- **Exercise directions**
Using the data that follows, return exactly the lines from the one that contains "s.steps = 28" through the one that contains "bpy.context.view_layer.update()", ends included.

- **Supplied information**
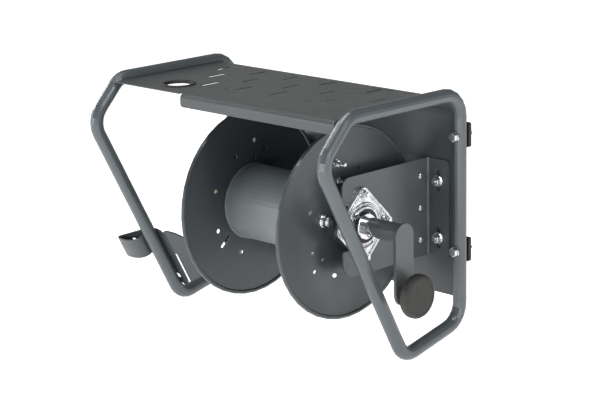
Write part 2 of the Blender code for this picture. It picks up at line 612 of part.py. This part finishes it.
cut(holder, c, 'INTERSECT')
c = add("holder_hole", plate_mesh("holder_hole", [circle(-337.0, 287.0, 3.4, 12)], -21, 6), None, m_h, CUTS)
cut(holder, c)

# =================================================================== drum
SH = frame_yz(0, SHAFT_Y, SHAFT_Z)


def polar(r, a):
    return (r * math.cos(math.radians(a)), r * math.sin(math.radians(a)))


for side, sx in (("right", 1), ("left", -1)):
    xc = DRUM_MID + sx * DISC_HALF
    t = DISC_T / 2
    rb = DISC_R - BEAD_R
    a0 = math.degrees(math.asin(t / BEAD_R))
    bead = [(rb + BEAD_R * math.cos(math.radians(a)), BEAD_R * math.sin(math.radians(a))) for a in
            [180 - a0 - (360 - 2 * a0) * i / 7 for i in range(8)]]
    prof = [(AXLE_R + GAP, t)] + bead + [(AXLE_R + GAP, -t)]
    prof = [(r, xc + z) for r, z in prof]
    disc = lathe("drum_disc_" + side, POWDER, prof, SH, 40)
    lps = []
    for i in range(8):
        a = HOLE_START + 45 * i
        lps.append(slot(*polar(HOLE_RING, a), 13.0, 7.0, a + 90, 3) if i % 4 == 1 else circle(*polar(HOLE_RING, a), 4.3, 10))
    if sx > 0:
        lps += [circle(*polar(r, CLAMP_ANG), 3.6, 8) for r in CLAMP_R]
        lps += [circle(*polar(r, -138.3), 3.6, 8) for r in (84.0, 110.0)]
        lps.append(circle(*polar(FIT_R, FIT_ANG), 5.8, 14))
    else:
        lps += [circle(*polar(80.0, 84.5), 4.0, 8), circle(*polar(111.5, 86.0), 4.5, 10)]
        lps.append(slot(*polar(94.0, -138.0), 30.0, 6.5, -138.0, 3))
    for i, lp in enumerate(lps):
        c = add("disc_hole_%s_%02d" % (side, i), plate_mesh("dh", [lp], xc - 6, xc + 6), None, SH, CUTS)
        cut(disc, c)

x0, x1 = DRUM_MID - DISC_HALF + DISC_T / 2 + GAP, DRUM_MID + DISC_HALF - DISC_T / 2 - GAP
core = lathe("drum_core", POWDER, [(CORE_R - CORE_WALL, x1), (CORE_R, x1), (CORE_R, x0), (CORE_R - CORE_WALL, x0)], SH, 48)
fa = math.radians(CLAMP_ANG)

axle = stepped("axle", ZINC, [(AXLE_X0, 'round', AXLE_R - 1.5), (AXLE_X0 + 1.5, 'round', AXLE_R), (AXLE_X1 - 1.5, 'round', AXLE_R), (AXLE_X1, 'round', AXLE_R - 1.5)],
        SH, 24)
sa = math.radians(-140.0)
cut(axle, cutter_rods("set_screw_hole", [((253.0, SHAFT_Y + 15.0 * math.cos(sa), SHAFT_Z + 15.0 * math.sin(sa)), (0, math.cos(sa), math.sin(sa)), 3.4, 14, 10)]))

for side, sx in (("right", 1), ("left", -1)):
    xf = DRUM_MID + sx * (DISC_HALF + DISC_T / 2 + GAP)
    hub = [(AXLE_R + GAP, 14.0), (20.0, 14.0), (20.0, 4.0), (41.0, 4.0), (41.0, 0.0), (AXLE_R + GAP, 0.0)]
    hub = [(r, xf + z) for r, z in hub] if sx > 0 else [(r, xf - z) for r, z in reversed(hub)]
    hb = lathe("drum_hub_" + side, POWDER, hub, SH, 32)

# outlet elbow: from the drum through the right disc, locked by a flange nut
FY, FZ = polar(FIT_R, FIT_ANG)
fx = DRUM_MID + DISC_HALF + DISC_T / 2
stepped("outlet_fitting", ZINC,
        [(fx - 26.0, 'round', 5.0), (fx - 25.0, 'round', 6.1), (fx - DISC_T - GAP - 2.2, 'round', 6.1), (fx - DISC_T - GAP - 2.2, 'round', 6.4),
         (fx - DISC_T - GAP, 'round', 6.4), (fx - DISC_T - GAP, 'round', 5.4), (fx + GAP, 'round', 5.4), (fx + GAP, 'round', 12.0), (fx + 1.8, 'round', 12.0),
         (fx + 3.4, 'round', 10.6), (fx + 3.4, 'hex', 9.4), (fx + 12.0, 'hex', 9.4), (fx + 13.4, 'hex', 8.2), (fx + 13.4, 'round', 5.6), (fx + 17.0, 'round', 5.0)],
        frame_yz(0, SHAFT_Y + FY, SHAFT_Z + FZ), 18)

# hose clamp: a U-bolt through the right disc, nuts outside
xd = DRUM_MID + DISC_HALF
rm, rr = sum(CLAMP_R) / 2, (CLAMP_R[1] - CLAMP_R[0]) / 2
er, ex = Vector((0, math.cos(fa), math.sin(fa))), Vector((1, 0, 0))
base = Vector((0, SHAFT_Y, SHAFT_Z))
path = [base + er * CLAMP_R[0] + ex * (xd + 25)]
path += [base + er * (rm - rr * math.cos(math.radians(b))) + ex * (xd - 14 - rr * math.sin(math.radians(b))) for b in range(0, 181, 30)]
path += [base + er * CLAMP_R[1] + ex * (xd + 25)]
clamp = add("hose_clamp", sweep_mesh("hose_clamp", [tuple(p) for p in path], 3.0, 8), ZINC, round_piece=True)
for i, r in enumerate(CLAMP_R):
    dy, dz = polar(r, CLAMP_ANG)
    z = xd + DISC_T / 2 + GAP
    nut = stepped("clamp_nut_%d" % i, None, [(z, 'round', 6.6), (z + 1.4, 'round', 6.6), (z + 1.4, 'hex', 5.8), (z + 7.0, 'hex', 5.8)],
                  frame_yz(0, SHAFT_Y + dy, SHAFT_Z + dz), 12, CUTS)
    cut(clamp, nut, 'UNION')

# =================================================================== crank
ct = lathe("crank_tube", POWDER, [(AXLE_R + GAP, ARM_X0 - GAP), (CRANK_TUBE_R, ARM_X0 - GAP), (CRANK_TUBE_R, 241.0), (AXLE_R + GAP, 241.0)], SH, 32)
# the tube's inner end is cut at a slant: longer at the top
slant = [(200.0, 2.0 * -15.0), (276.0, -30.0), (239.0, 30.0), (200.0, 30.0)]
c = add("crank_slant", plate_mesh("crank_slant", [slant], -40, 40), None, frame_xz(0, SHAFT_Y, SHAFT_Z), CUTS)
cut(ct, c)
ss = math.radians(-140.0)
sdir = Vector((0, math.cos(ss), math.sin(ss)))
sm = Matrix.Translation(Vector((253.0, SHAFT_Y, SHAFT_Z)) * MM) @ Vector((0, 0, 1)).rotation_difference(sdir).to_matrix().to_4x4()
hw = ARM_W / 2
arm = arc(0, -3.0, hw, 0, 180, 12) + arc(0, -CRANK_R, hw, 180, 360, 12)
am = add("crank_arm", plate_mesh("crank_arm", [arm, list(reversed(circle(0, -CRANK_R, 5.6, 12)))], ARM_X0, ARM_X1), POWDER, SH)
stepped("crank_set_screw", ZINC, [(9.0, 'round', 2.6), (AXLE_R + GAP, 'round', 3.0), (AXLE_R + GAP, 'round', 4.2), (18.2, 'round', 4.2), (19.2, 'round', 3.2)], sm)
KM = frame_yz(0, SHAFT_Y, SHAFT_Z - CRANK_R)
stepped("knob_pin", ZINC, [(ARM_X0 - 3.0, 'round', 6.0), (ARM_X0 - GAP, 'round', 8.5), (ARM_X0 - GAP, 'round', 5.2), (ARM_X1 + GAP, 'round', 5.2),
                           (ARM_X1 + GAP, 'round', 9.0), (ARM_X1 + 4.0, 'round', 9.0), (ARM_X1 + 4.0, 'round', 5.0), (KNOB_X1 - 7.0, 'round', 5.0)], KM)
kp = [(0.0, KNOB_X1)] + [(KNOB_R - 5.0, KNOB_X1), (KNOB_R - 1.8, KNOB_X1 - 1.6), (KNOB_R, KNOB_X1 - 5.0), (KNOB_R, KNOB_X0 + 5.0), (KNOB_R - 1.8, KNOB_X0 + 1.6),
                          (KNOB_R - 5.0, KNOB_X0), (13.0, KNOB_X0), (13.0, ARM_X1 + 4.6), (5.6, ARM_X1 + 4.6), (5.6, KNOB_X1 - 6.0), (0.0, KNOB_X1 - 6.0)]
lathe("crank_knob", KNOB, kp, KM, 28)

# =================================================================== inlet swivel
sw = [(9.0, -141.0)]
prof = [(AXLE_R + 0.4, -101.0), (19.0, -101.0), (21.0, -103.0), (21.0, -140.0), (19.0, -142.0), (0.0, -142.0)]
prof = [(0.0, -129.5)][:0] + prof
body = [(AXLE_R + 0.4, -101.0), (19.0, -101.0), (21.0, -103.0), (21.0, -140.0), (19.0, -142.0), (0.0, -142.0), (0.0, -130.0), (AXLE_R + 0.4, -130.0)]
me = bpy.data.meshes.new("inlet_swivel")
bm = bmesh.new()
order = [(0.0, -130.0), (AXLE_R + 0.4, -130.0), (AXLE_R + 0.4, -101.0), (19.0, -101.0), (21.0, -103.0), (21.0, -140.0), (19.0, -142.0), (0.0, -142.0)]
vs = [bm.verts.new((r * MM, 0, z * MM)) for r, z in order]
for a, b in zip(vs, vs[1:]):
    bm.edges.new((a, b))
bm.to_mesh(me)
bm.free()
swv = add("inlet_swivel", me, BRASS, SH)
s = swv.modifiers.new("turn", 'SCREW')
s.axis = 'Z'
s.angle = math.radians(360)
s.steps = 28
s.render_steps = 28
s.use_merge_vertices = True
s.merge_threshold = 0.00001
s.use_smooth_shade = True
down = Vector((0, 0, -1))
nm = Matrix.Translation(Vector((-120.0, SHAFT_Y, SHAFT_Z)) * MM) @ Vector((0, 0, 1)).rotation_difference(down).to_matrix().to_4x4()
stub = stepped("swivel_stub", None, [(17.0, 'round', 10.0), (30.0, 'round', 10.0)], nm, 12, CUTS)
cut(swv, stub, 'UNION')
stepped("inlet_nipple", BRASS, [(30.0 + GAP, 'hex', 13.0), (40.0, 'hex', 13.0), (40.0, 'round', 9.5), (56.0, 'round', 9.5), (58.0, 'round', 8.4)], nm)
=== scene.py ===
"""Wall-mounted hose reel: finished look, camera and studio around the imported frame."""
import bpy
import bmesh
import math
from mathutils import Matrix, Vector


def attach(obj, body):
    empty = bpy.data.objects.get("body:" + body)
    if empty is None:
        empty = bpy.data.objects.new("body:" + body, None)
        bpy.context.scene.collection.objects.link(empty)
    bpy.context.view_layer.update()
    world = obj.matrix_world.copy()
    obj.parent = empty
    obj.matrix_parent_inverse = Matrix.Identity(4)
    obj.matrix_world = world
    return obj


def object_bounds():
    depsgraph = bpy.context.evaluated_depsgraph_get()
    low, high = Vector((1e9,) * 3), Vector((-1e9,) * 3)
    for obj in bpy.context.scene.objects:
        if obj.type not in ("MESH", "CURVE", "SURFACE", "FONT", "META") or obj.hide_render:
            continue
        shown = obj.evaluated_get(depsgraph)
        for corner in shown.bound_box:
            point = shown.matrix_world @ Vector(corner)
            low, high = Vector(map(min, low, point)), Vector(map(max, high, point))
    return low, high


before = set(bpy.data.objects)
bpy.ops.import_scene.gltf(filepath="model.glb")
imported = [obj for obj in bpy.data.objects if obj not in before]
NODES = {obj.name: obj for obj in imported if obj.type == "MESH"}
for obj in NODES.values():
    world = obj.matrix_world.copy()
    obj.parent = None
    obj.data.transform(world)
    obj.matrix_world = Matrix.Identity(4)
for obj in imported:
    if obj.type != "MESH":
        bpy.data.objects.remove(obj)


def plain(b):
    return [[float(v) for v in c] for c in b]


cad_box = plain(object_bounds())
MM = 0.001
SHAFT = Vector((0.0, -0.203, -0.032))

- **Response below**
s.steps = 28
s.render_steps = 28
s.use_merge_vertices = True
s.merge_threshold = 0.00001
s.use_smooth_shade = True
down = Vector((0, 0, -1))
nm = Matrix.Translation(Vector((-120.0, SHAFT_Y, SHAFT_Z)) * MM) @ Vector((0, 0, 1)).rotation_difference(down).to_matrix().to_4x4()
stub = stepped("swivel_stub", None, [(17.0, 'round', 10.0), (30.0, 'round', 10.0)], nm, 12, CUTS)
cut(swv, stub, 'UNION')
stepped("inlet_nipple", BRASS, [(30.0 + GAP, 'hex', 13.0), (40.0, 'hex', 13.0), (40.0, 'round', 9.5), (56.0, 'round', 9.5), (58.0, 'round', 8.4)], nm)
=== scene.py ===
"""Wall-mounted hose reel: finished look, camera and studio around the imported frame."""
import bpy
import bmesh
import math
from mathutils import Matrix, Vector


def attach(obj, body):
    empty = bpy.data.objects.get("body:" + body)
    if empty is None:
        empty = bpy.data.objects.new("body:" + body, None)
        bpy.context.scene.collection.objects.link(empty)
    bpy.context.view_layer.update()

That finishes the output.